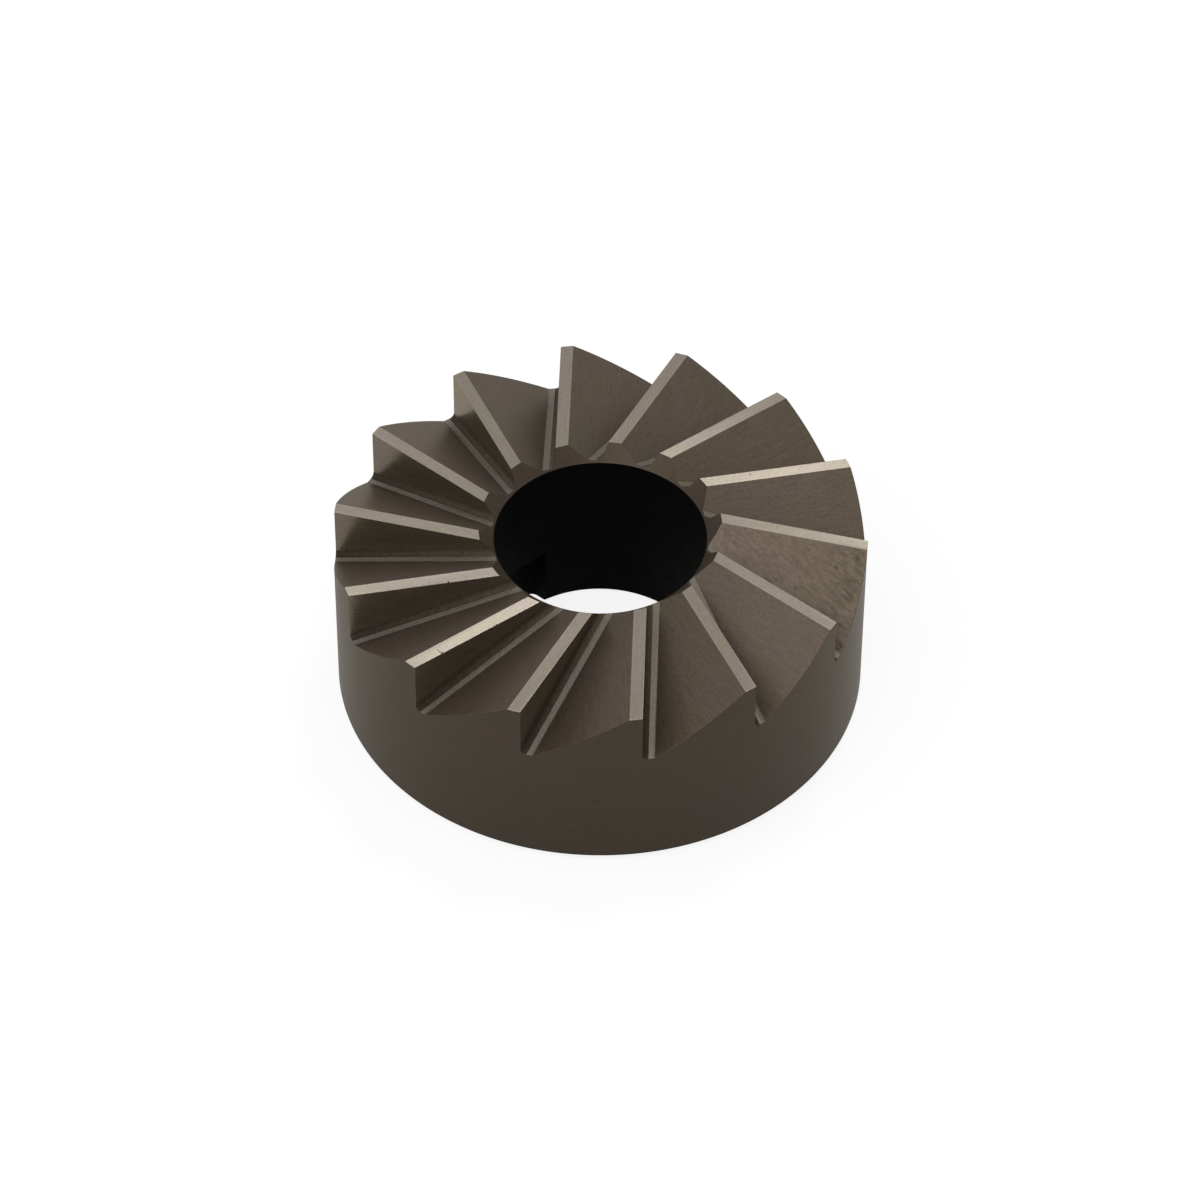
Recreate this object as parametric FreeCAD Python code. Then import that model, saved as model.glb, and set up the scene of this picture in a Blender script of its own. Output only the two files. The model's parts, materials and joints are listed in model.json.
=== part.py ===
"""Facing cutter: a hardened steel ring with straight face teeth, in millimetres.

The origin is the centre of the flat back face. Z runs along the bore towards the teeth,
and X runs along the drive slot and along one of the lands.
Seen from the teeth, the cutter turns anticlockwise, each tooth moving cutting face first.
"""
import FreeCAD, Part
import math
import os

# Turned ring
outer_diameter = 50.0
overall_height = 18.7
bore_diameter = 20.0
back_chamfer = 0.6
bore_back_chamfer = 0.3
bore_cone_width = 1.4

# Teeth. Each cutting edge is a straight line that passes edge_lead ahead of the axis.
tooth_count = 14
edge_lead = 4.6
land_width = 1.2
relief_angle = 31.5
gullet_floor_width = 1.15
gullet_corner_radius = 0.55

# Drive slot in the back, across the bore. It reaches slot_reach into the wall at both ends.
slot_width = 6.4
slot_depth = 6.6
slot_reach = 1.5
slot_corner_radius = 0.8

# How far the cutting solids stand out past the faces that they cut
overcut = 2.0

outer_radius = outer_diameter / 2
bore_radius = bore_diameter / 2
tooth_pitch = 2 * math.pi / tooth_count
relief = math.radians(relief_angle)

ORIGIN = FreeCAD.Vector(0, 0, 0)
Y_AXIS = FreeCAD.Vector(0, 1, 0)
Z_AXIS = FreeCAD.Vector(0, 0, 1)


def turned_ring():
    """The blank: chamfered back corners, a straight bore, and a 45 degree cone at its mouth."""
    section = [
        FreeCAD.Vector(bore_radius + bore_back_chamfer, 0, 0),
        FreeCAD.Vector(outer_radius - back_chamfer, 0, 0),
        FreeCAD.Vector(outer_radius, 0, back_chamfer),
        FreeCAD.Vector(outer_radius, 0, overall_height),
        FreeCAD.Vector(bore_radius + bore_cone_width, 0, overall_height),
        FreeCAD.Vector(bore_radius, 0, overall_height - bore_cone_width),
        FreeCAD.Vector(bore_radius, 0, bore_back_chamfer),
    ]
    outline = Part.makePolygon(section + section[:1])
    return Part.Face(outline).revolve(ORIGIN, Z_AXIS, 360)


def sharp_root(x):
    """The point of the gullet's sharp root, at a distance x along the cutting face.

    The relief face is a plane through the straight back edge of the land behind the gullet,
    so the root falls away outwards at a steady slope.
    """
    run = x * math.sin(tooth_pitch) + edge_lead * (1 - math.cos(tooth_pitch)) - land_width
    return FreeCAD.Vector(x, edge_lead, overall_height - run * math.tan(relief))


def gullet_cutter():
    """The solid that clears the gullet in front of the cutting face of the tooth along X.

    It is a straight prism along the sloping root, from beside the axis out past the rim. Its
    section has one side up the cutting face, a narrow floor square to that face, and one side
    along the relief face. A round of gullet_corner_radius joins the cutting face to the floor.
    """
    root = sharp_root(0)
    end = sharp_root(outer_radius + overcut)
    upwards = (end - root).cross(Y_AXIS).normalize()
    opening = math.acos(math.sin(relief) * math.cos(tooth_pitch))
    side = upwards * math.cos(opening) + Y_AXIS * math.sin(opening)
    corner = root + upwards * (gullet_floor_width / math.tan(opening))
    foot = corner + Y_AXIS * gullet_floor_width
    round_top = corner + upwards * gullet_corner_radius
    round_end = corner + Y_AXIS * gullet_corner_radius
    round_middle = corner + (upwards + Y_AXIS) * gullet_corner_radius * (1 - math.sqrt(0.5))
    reach = outer_diameter
    edges = [
        Part.Arc(round_top, round_middle, round_end).toShape(),
        Part.makeLine(round_end, foot),
        Part.makeLine(foot, root + side * reach),
        Part.makeLine(root + side * reach, root + upwards * reach),
        Part.makeLine(root + upwards * reach, round_top),
    ]
    return Part.Face(Part.Wire(edges)).extrude(end - root)


def gullets():
    """One gullet cutter for each tooth."""
    cutter = gullet_cutter()
    turned = []
    for tooth in range(tooth_count):
        copy = cutter.copy()
        copy.rotate(ORIGIN, Z_AXIS, math.degrees(tooth * tooth_pitch))
        turned.append(copy)
    return turned


def drive_slot():
    """The slot that takes the driver's two lugs, with its upright corners rounded."""
    length = bore_diameter + 2 * slot_reach
    corner = FreeCAD.Vector(-length / 2, -slot_width / 2, -overcut)
    block = Part.makeBox(length, slot_width, slot_depth + overcut, corner)
    upright = [edge for edge in block.Edges if edge.BoundBox.ZLength > slot_depth]
    return block.makeFillet(slot_corner_radius, upright)


def facing_cutter():
    """The whole cutter, as one solid."""
    return turned_ring().cut(gullets() + [drive_slot()])


os.makedirs("parts", exist_ok=True)
cutter = facing_cutter()
cutter.exportStep("parts/facing_cutter.step")
print("solids", len(cutter.Solids), "valid", cutter.isValid(), "volume", round(cutter.Volume, 2))
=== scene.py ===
"""Facing cutter: a hardened steel ring with straight face teeth, finished as it came off the machines.

Lengths are in metres, in the frame of the packed model: Z runs along the bore towards the teeth, and X runs
along the drive slot and along one of the lands. The ring is turned, its gullets and its slot are milled out,
its edges are broken by a hair, and then it gets the marks of its making and use.
"""

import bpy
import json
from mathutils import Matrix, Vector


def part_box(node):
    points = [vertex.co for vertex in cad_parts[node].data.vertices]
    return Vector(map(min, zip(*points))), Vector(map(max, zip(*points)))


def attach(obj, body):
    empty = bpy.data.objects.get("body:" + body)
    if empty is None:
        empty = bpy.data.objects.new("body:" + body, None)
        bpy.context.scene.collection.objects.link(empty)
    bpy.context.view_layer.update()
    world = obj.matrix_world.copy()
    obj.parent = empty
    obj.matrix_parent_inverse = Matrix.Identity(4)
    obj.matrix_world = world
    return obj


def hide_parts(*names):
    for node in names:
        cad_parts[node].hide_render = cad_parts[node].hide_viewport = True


bl_info = {
    "name": "Facing Cutter",
    "version": (1, 0, 0),
    "blender": (4, 5, 0),
    "location": "3D View > Sidebar > Facing Cutter",
    "description": "Builds a steel facing cutter and the studio that it is shown in",
    "category": "Add Mesh",
}

import json
import math

import bmesh
import bpy
from mathutils import Matrix, Vector, noise

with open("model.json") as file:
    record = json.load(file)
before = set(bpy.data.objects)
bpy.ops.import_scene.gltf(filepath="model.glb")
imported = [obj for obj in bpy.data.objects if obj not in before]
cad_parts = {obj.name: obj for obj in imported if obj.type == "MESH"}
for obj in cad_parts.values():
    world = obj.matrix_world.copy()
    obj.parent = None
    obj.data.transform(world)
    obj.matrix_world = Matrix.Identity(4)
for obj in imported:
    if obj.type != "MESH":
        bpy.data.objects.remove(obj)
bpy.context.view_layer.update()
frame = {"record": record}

CAD_NODE = "facing_cutter"
ring_low, ring_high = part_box(CAD_NODE)
bore_mount = next(mount for mount in frame["record"]["mounts"] if mount["name"] == "bore")

MM = 0.001
AXIS = Vector((0, 0, 1))
CENTRE = Vector((0, 0, 0))
FLOOR_RADIUS = 3.0
FLOOR_FACETS = 96
FLOOR_GAP = 0.02 * MM

# Flats that make up the small rounds
CORNER_FACETS = 8
SLOT_FACETS = 6
BREAK_FACETS = 2

# Angles between two faces: up to FLAT they are merged, over CREASE they show a line, over SHARP the edge
# between them is broken
FLAT = math.radians(0.2)
CREASE = math.radians(15)
SHARP = math.radians(50)

# How far a face looks up, as its normal's height: over LEVEL it lies level, and under UPRIGHT it stands or
# looks down
LEVEL = 0.9
UPRIGHT = 0.1
# The most that two such heights differ on one slope
SAME_SLOPE = 0.005

# How far a gullet's face looks ahead of its tooth: over CORNER_LEAN it is the corner, and over FLOOR_LEAN
# the floor
CORNER_LEAN = -0.07
FLOOR_LEAN = -0.3

# Where the gullet mills stop outside the wall, as a share of the diameter
RUN_OUT = 0.55
# The share of the bore's back chamfer under which an edge counts as lying at the back
AT_BACK = 0.9

# The finishes of the ring, by their material slots
TURNED_WALL = 0
GROUND_LAND = 1
MILLED_FLANK = 2
# The bore and the slot are painted near black, as painted shade of their depths
SHADED_BORE = 3
ROUGH_RELIEF = 4
CUTTING_FACE = 5
# The gullets' floors are painted lighter and their corners darker, as painted light and painted shade
GULLET_FLOOR = 6
SHADED_CORNER = 7
ON_THE_TEETH = (GROUND_LAND, MILLED_FLANK, ROUGH_RELIEF, CUTTING_FACE, GULLET_FLOOR, SHADED_CORNER)

# Nicks in the lands, in millimetres: the tooth, the place along it, the two ends across it, the file's width
NICKS = (
    (3, 21.55, 3.95, 4.8, 0.045),
    (3, 21.4, 4.40, 4.8, 0.11),
    (3, 15.3, 4.48, 4.8, 0.09),
    (9, 15.2, 4.15, 4.35, 0.07),
    (2, 15.2, 4.42, 4.8, 0.11),
)

# The worn relief face: the cells to a streak's length and width, how close a corner lies to count as on a
# cut, and the levels of the noise that the marks are read at
CELLS_ALONG = 4
CELLS_ACROSS = 2.5
ON_THE_CUT = 1e-8
LINE_LEVEL = 7.3
BROAD_LEVEL = 2.1
PIT_LEVEL = 4.7
# Its streaks: their mean depth and the shares of fine and broad ones, in streak depths, how much broader the
# broad ones are, and how much deeper all are at the rim
STREAK_MEAN = 0.45
LINE_SHARE = 0.9
BROAD_SHARE = 0.5
BROADER = 3
DEEPER_AT_RIM = 0.8
# Its pits: the noise has to pass PIT_START, which is lower at the rim, and from there they fall steeply
PIT_START = 0.45
SOONER_AT_RIM = 0.08
PIT_STEEPNESS = 3
# The share of the depth beside the face's edges, and the depth that gets the darkest painted shade, in streak
# depths
BESIDE_EDGES = 0.5
DARKEST_DEPTH = 2.5

# Tones of the steel: the tint of its gloss, and the shifts of its mottle in red, green and blue
EDGE_TINT = (0.78, 0.72, 0.64)
OLIVE_SHIFT = (-0.015, 0.01, -0.09)
VIOLET_SHIFT = (0.02, -0.015, 0.12)
# The turn of the gloss from the direction of the marks, as a share of a full turn
ACROSS_MARKS = 0.25
# Steps a metre of the fine speckle and of the slow mottle
SPECKLE_STEPS = 3600
MOTTLE_STEPS = 150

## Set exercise
Quote the data above verbatim from its first line to the line that includes "bore_cone_width = 1.4", with both boundary lines retained.

## Exercise result
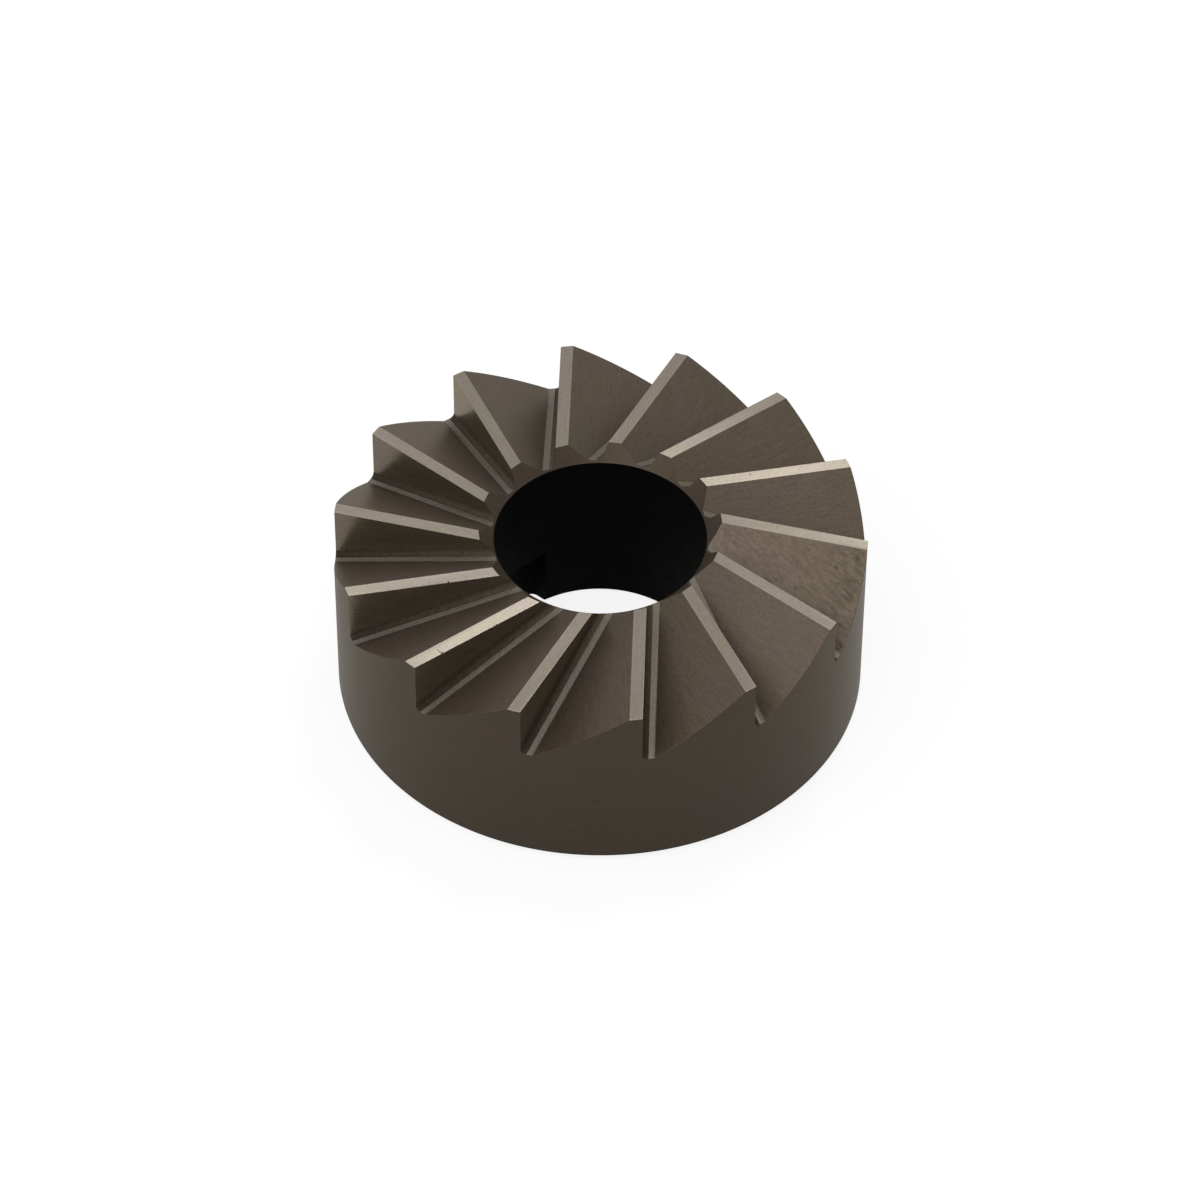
Recreate this object as parametric FreeCAD Python code. Then import that model, saved as model.glb, and set up the scene of this picture in a Blender script of its own. Output only the two files. The model's parts, materials and joints are listed in model.json.
=== part.py ===
"""Facing cutter: a hardened steel ring with straight face teeth, in millimetres.

The origin is the centre of the flat back face. Z runs along the bore towards the teeth,
and X runs along the drive slot and along one of the lands.
Seen from the teeth, the cutter turns anticlockwise, each tooth moving cutting face first.
"""
import FreeCAD, Part
import math
import os

# Turned ring
outer_diameter = 50.0
overall_height = 18.7
bore_diameter = 20.0
back_chamfer = 0.6
bore_back_chamfer = 0.3
bore_cone_width = 1.4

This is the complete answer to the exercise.